Vespermann was born in Munich to the actor Wilhelm Vespermann and singer Clara Metzger Vespermann. She showed musical talent at an early age, and appeared in her first public concert when she was only 12 years old.

Vespermann married the Catholic historian and poet Guido Görres in 1844. They had three daughters before Görres died in 1852. In 1860 she married jurist Carl Ludwig Arndts von Arnesberg in Vienna.

Gorres' music was published by Aibl (now Universal Edition) and her prose was published by Verlag Ferdinand Schöningh.

== Music ==
Her publications include:

=== Piano ===

- Aus den Bergen, opus 8
- Bunte Reihen kurzer Klavierstücke, opus 6

- Four Hand Pieces, opus 5

=== Vocal ===

- Amen Amen!
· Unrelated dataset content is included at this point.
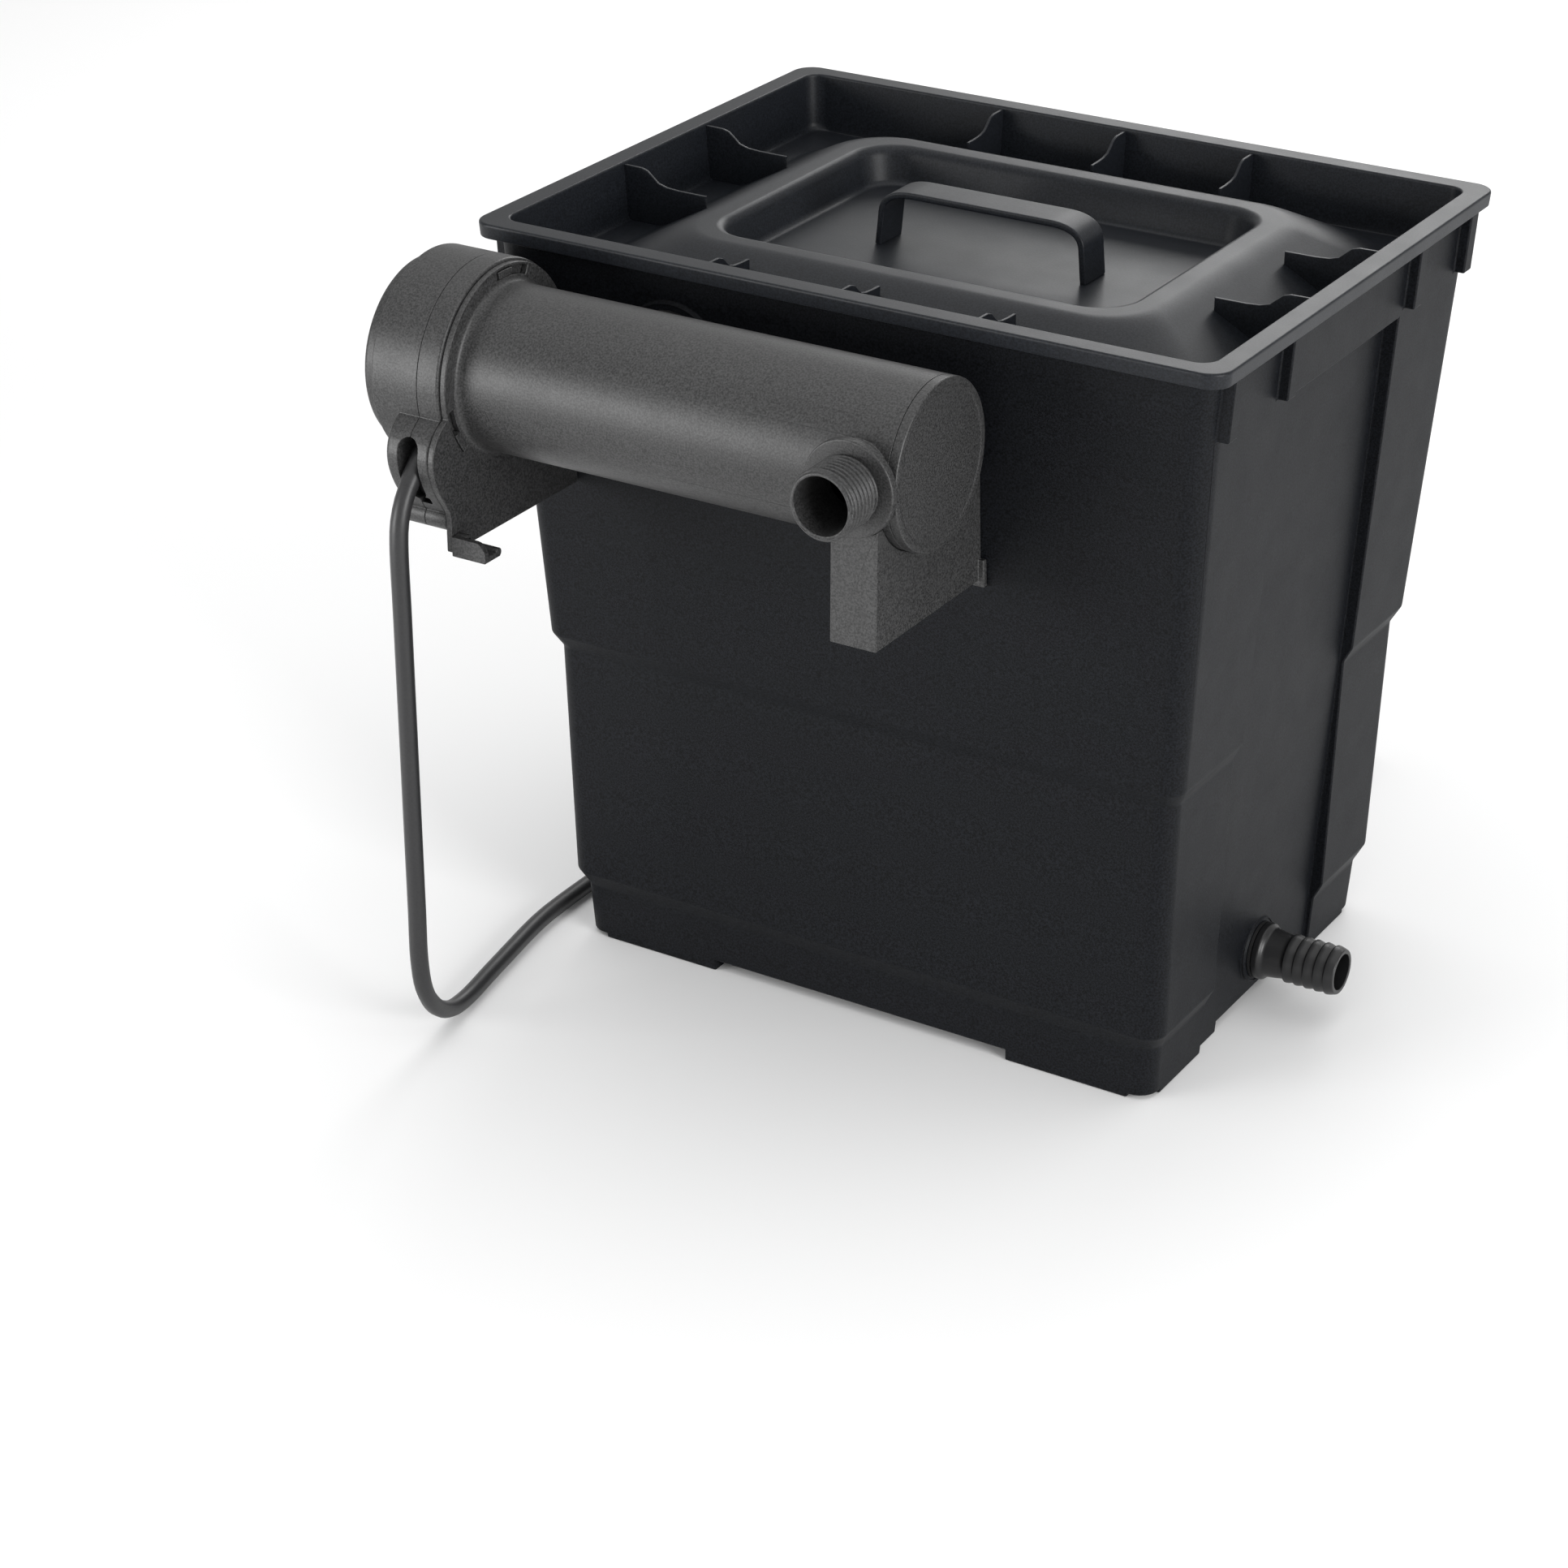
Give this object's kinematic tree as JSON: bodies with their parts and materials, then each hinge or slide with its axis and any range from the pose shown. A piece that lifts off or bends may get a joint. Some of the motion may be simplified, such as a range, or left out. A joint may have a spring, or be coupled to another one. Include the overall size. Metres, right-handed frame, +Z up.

They All Sank to Their Knees (chorus and piano)

- Hail Springtime (chorus and piano)

- It's Lovely in Spring (women's chorus and piano)

- Praise the Lord (chorus and piano)

- Sacred Songs, opus 3

- Song Cycle ( text Friedrich Wilhelm Weber's Dreizehnlinden)

- Thanks be to the Lord (chorus and piano)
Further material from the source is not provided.